__TASK OBJECTIVE__
Make an exact copy of the lines below.
* start *
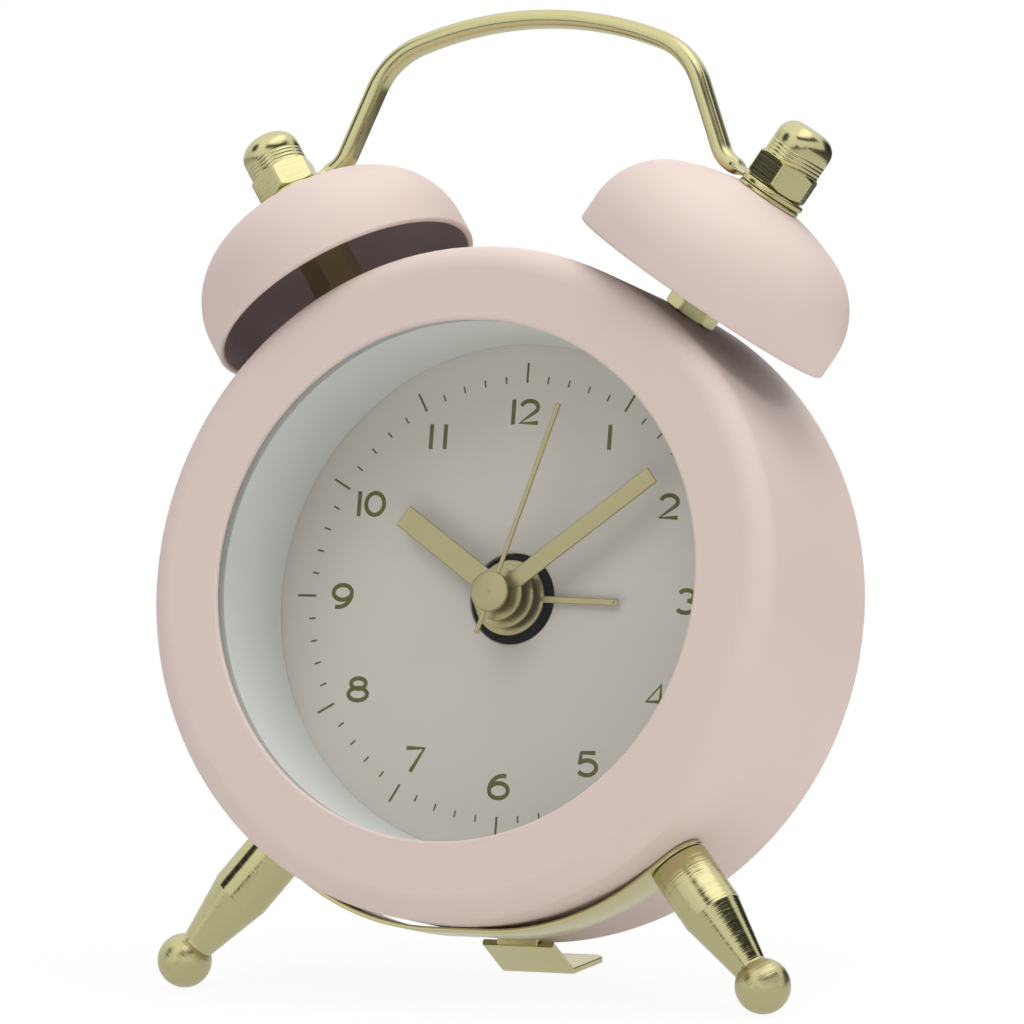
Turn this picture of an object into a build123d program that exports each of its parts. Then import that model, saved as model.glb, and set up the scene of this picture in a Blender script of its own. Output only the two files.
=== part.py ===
"""Twin-bell desk clock with a battery quartz alarm movement.

The clock is drawn about the axis of its round case: depth runs from the bezel's front
plane to the back, and angles are clockwise from 12 as the dial is read. The whole clock
then leans back on its two ball-footed legs and a bent rear foot. Z is up, the floor is
Z = 0, and the origin is the centre of the standing clock's footprint box.
"""
from build123d import *
from math import acos, atan2, cos, degrees, pi, radians, sin, sqrt
import os

os.makedirs("parts", exist_ok=True)

# Fits and joints shared by all pieces
seat_gap = 0.05          # between faces that rest on each other
running_gap = 0.05       # radial, a shaft turning in its hole
press_gap = 0.01         # radial, a hand pushed on its tube
screw_clearance = 0.15   # radial, a stud through a plain hole
cut_overrun = 1.0        # how far a cut runs past the face it opens

# Stance
lean = 14.0              # degrees that the case leans back
leg_angle = 39.8         # degrees between each leg and straight down
leg_depth = 9.2          # from the bezel plane back to the legs' axes
bell_angle = 33.1        # degrees between each bell and straight up
bell_depth = 10.5       # from the bezel plane back to the bells' axes

# Case
case_radius = 30.0
case_wall = 0.6
bezel_width = 6.9        # outside of the case to the hole that the dial is seen through
bezel_round = 2.2        # outer rounding of the bezel edge
rear_round = 1.2         # outer rounding of the rear edge
rear_lip = 1.8           # how far the rear edge turns in past its rounding
rim_recess = 0.5         # how far the cover sits inside the rear edge

# Lens, ring and dial
lens_thickness = 1.1
lens_overlap = 4.6       # how far the lens reaches behind the bezel
ring_wall = 0.8
ring_flange = 0.5
ring_setback = 0.15      # the ring's front edge stands this far outside the opening
ring_flange_width = 2.4
dial_depth = 12.95       # from the bezel plane back to the dial's face
dial_thickness = 0.4
dial_overlap = 2.7       # how far the dial reaches behind the ring
dial_hole = 4.1          # radius

# Hands, each a blade on a round collet
time_hour_angle = 304.4
time_minute_angle = 52.8
time_second_angle = 17.4
alarm_set_angle = 91.5
hand_thickness = 0.2
second_cap_front = 7.9
second_cap_radius = 1.8
second_cap_height = 0.45
second_boss_radius = 1.3
second_hand_reach = 17.8
second_hand_tail = 3.9
second_hand_width = 0.45
minute_hand_front = 9.6
minute_hand_reach = 17.95
minute_hand_width = 1.65
minute_collet_radius = 2.4
hour_hand_front = 11.0
hour_hand_reach = 12.75
hour_hand_width = 2.15
hour_collet_radius = 2.9
alarm_hand_front = 12.25
alarm_hand_reach = 10.7
alarm_hand_width = 0.6
alarm_collet_radius = 3.4
collet_height = 0.8
collet_flange = 0.3

# Coaxial tubes of the hands
second_arbor_radius = 0.35
tube_wall = 0.48
tube_stub = 0.15         # how far a tube stands out of its hand

# Motion work and running train
setting_distance = 6.0   # centre to each setting arbor
setting_angle = 120.0    # degrees from 12 to the time-setting arbor, mirrored for the alarm
cannon_leaves = 10
motion_teeth = 30
motion_leaves = 8
hour_teeth = 32
alarm_leaves = 8
alarm_teeth = 32
third_distance = 5.7     # centre to the third arbor
third_angle = 0.0
centre_teeth = 60
third_leaves = 8
third_teeth = 64
second_leaves = 8
second_teeth = 30
step_distance = 4.5      # centre to the intermediate arbor
step_angle = 290.0
step_leaves = 6
step_teeth = 36
rotor_distance = 4.2     # intermediate arbor to the rotor
rotor_angle = 270.0      # direction from the intermediate arbor to the rotor
rotor_leaves = 6
wheel_thickness = 0.4
pinion_length = 0.7
layer_gap = 0.2
arbor_radius = 0.25
setting_arbor_radius = 0.6
hub_wall = 0.4
window_count = 5
crossing_share = 0.72    # how much of a wheel's web its windows take

# Tooth forms, as heights above the pitch circle in modules and half widths in pitches
wheel_root_shares = (-1.35, 0.27)
wheel_tip_shares = (1.2, 0.07)
leaf_root_shares = (-1.55, 0.15)
leaf_side_shares = (0.0, 0.165)
leaf_tip_shares = (0.62, 0.08)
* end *
__RESULT__
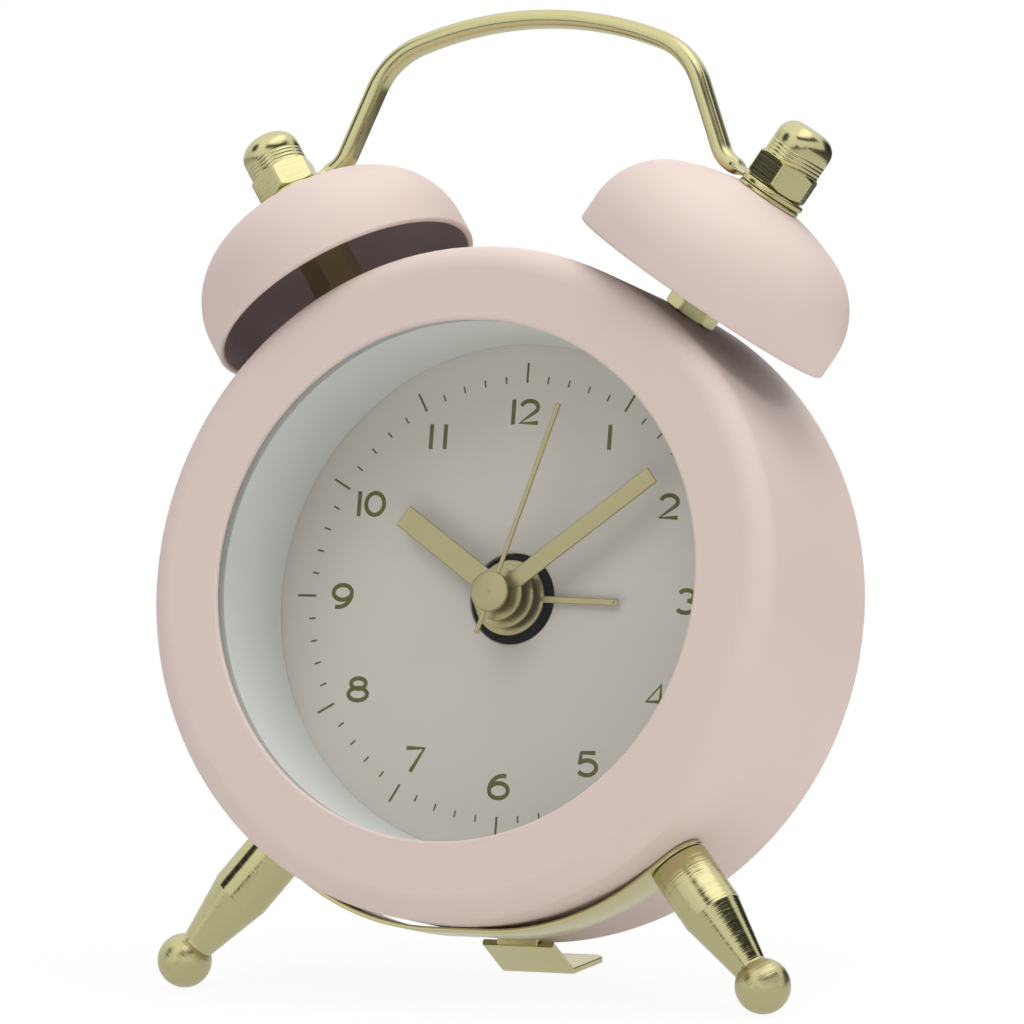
Turn this picture of an object into a build123d program that exports each of its parts. Then import that model, saved as model.glb, and set up the scene of this picture in a Blender script of its own. Output only the two files.
=== part.py ===
"""Twin-bell desk clock with a battery quartz alarm movement.

The clock is drawn about the axis of its round case: depth runs from the bezel's front
plane to the back, and angles are clockwise from 12 as the dial is read. The whole clock
then leans back on its two ball-footed legs and a bent rear foot. Z is up, the floor is
Z = 0, and the origin is the centre of the standing clock's footprint box.
"""
from build123d import *
from math import acos, atan2, cos, degrees, pi, radians, sin, sqrt
import os

os.makedirs("parts", exist_ok=True)

# Fits and joints shared by all pieces
seat_gap = 0.05          # between faces that rest on each other
running_gap = 0.05       # radial, a shaft turning in its hole
press_gap = 0.01         # radial, a hand pushed on its tube
screw_clearance = 0.15   # radial, a stud through a plain hole
cut_overrun = 1.0        # how far a cut runs past the face it opens

# Stance
lean = 14.0              # degrees that the case leans back
leg_angle = 39.8         # degrees between each leg and straight down
leg_depth = 9.2          # from the bezel plane back to the legs' axes
bell_angle = 33.1        # degrees between each bell and straight up
bell_depth = 10.5       # from the bezel plane back to the bells' axes

# Case
case_radius = 30.0
case_wall = 0.6
bezel_width = 6.9        # outside of the case to the hole that the dial is seen through
bezel_round = 2.2        # outer rounding of the bezel edge
rear_round = 1.2         # outer rounding of the rear edge
rear_lip = 1.8           # how far the rear edge turns in past its rounding
rim_recess = 0.5         # how far the cover sits inside the rear edge

# Lens, ring and dial
lens_thickness = 1.1
lens_overlap = 4.6       # how far the lens reaches behind the bezel
ring_wall = 0.8
ring_flange = 0.5
ring_setback = 0.15      # the ring's front edge stands this far outside the opening
ring_flange_width = 2.4
dial_depth = 12.95       # from the bezel plane back to the dial's face
dial_thickness = 0.4
dial_overlap = 2.7       # how far the dial reaches behind the ring
dial_hole = 4.1          # radius

# Hands, each a blade on a round collet
time_hour_angle = 304.4
time_minute_angle = 52.8
time_second_angle = 17.4
alarm_set_angle = 91.5
hand_thickness = 0.2
second_cap_front = 7.9
second_cap_radius = 1.8
second_cap_height = 0.45
second_boss_radius = 1.3
second_hand_reach = 17.8
second_hand_tail = 3.9
second_hand_width = 0.45
minute_hand_front = 9.6
minute_hand_reach = 17.95
minute_hand_width = 1.65
minute_collet_radius = 2.4
hour_hand_front = 11.0
hour_hand_reach = 12.75
hour_hand_width = 2.15
hour_collet_radius = 2.9
alarm_hand_front = 12.25
alarm_hand_reach = 10.7
alarm_hand_width = 0.6
alarm_collet_radius = 3.4
collet_height = 0.8
collet_flange = 0.3

# Coaxial tubes of the hands
second_arbor_radius = 0.35
tube_wall = 0.48
tube_stub = 0.15         # how far a tube stands out of its hand

# Motion work and running train
setting_distance = 6.0   # centre to each setting arbor
setting_angle = 120.0    # degrees from 12 to the time-setting arbor, mirrored for the alarm
cannon_leaves = 10
motion_teeth = 30
motion_leaves = 8
hour_teeth = 32
alarm_leaves = 8
alarm_teeth = 32
third_distance = 5.7     # centre to the third arbor
third_angle = 0.0
centre_teeth = 60
third_leaves = 8
third_teeth = 64
second_leaves = 8
second_teeth = 30
step_distance = 4.5      # centre to the intermediate arbor
step_angle = 290.0
step_leaves = 6
step_teeth = 36
rotor_distance = 4.2     # intermediate arbor to the rotor
rotor_angle = 270.0      # direction from the intermediate arbor to the rotor
rotor_leaves = 6
wheel_thickness = 0.4
pinion_length = 0.7
layer_gap = 0.2
arbor_radius = 0.25
setting_arbor_radius = 0.6
hub_wall = 0.4
window_count = 5
crossing_share = 0.72    # how much of a wheel's web its windows take

# Tooth forms, as heights above the pitch circle in modules and half widths in pitches
wheel_root_shares = (-1.35, 0.27)
wheel_tip_shares = (1.2, 0.07)
leaf_root_shares = (-1.55, 0.15)
leaf_side_shares = (0.0, 0.165)
leaf_tip_shares = (0.62, 0.08)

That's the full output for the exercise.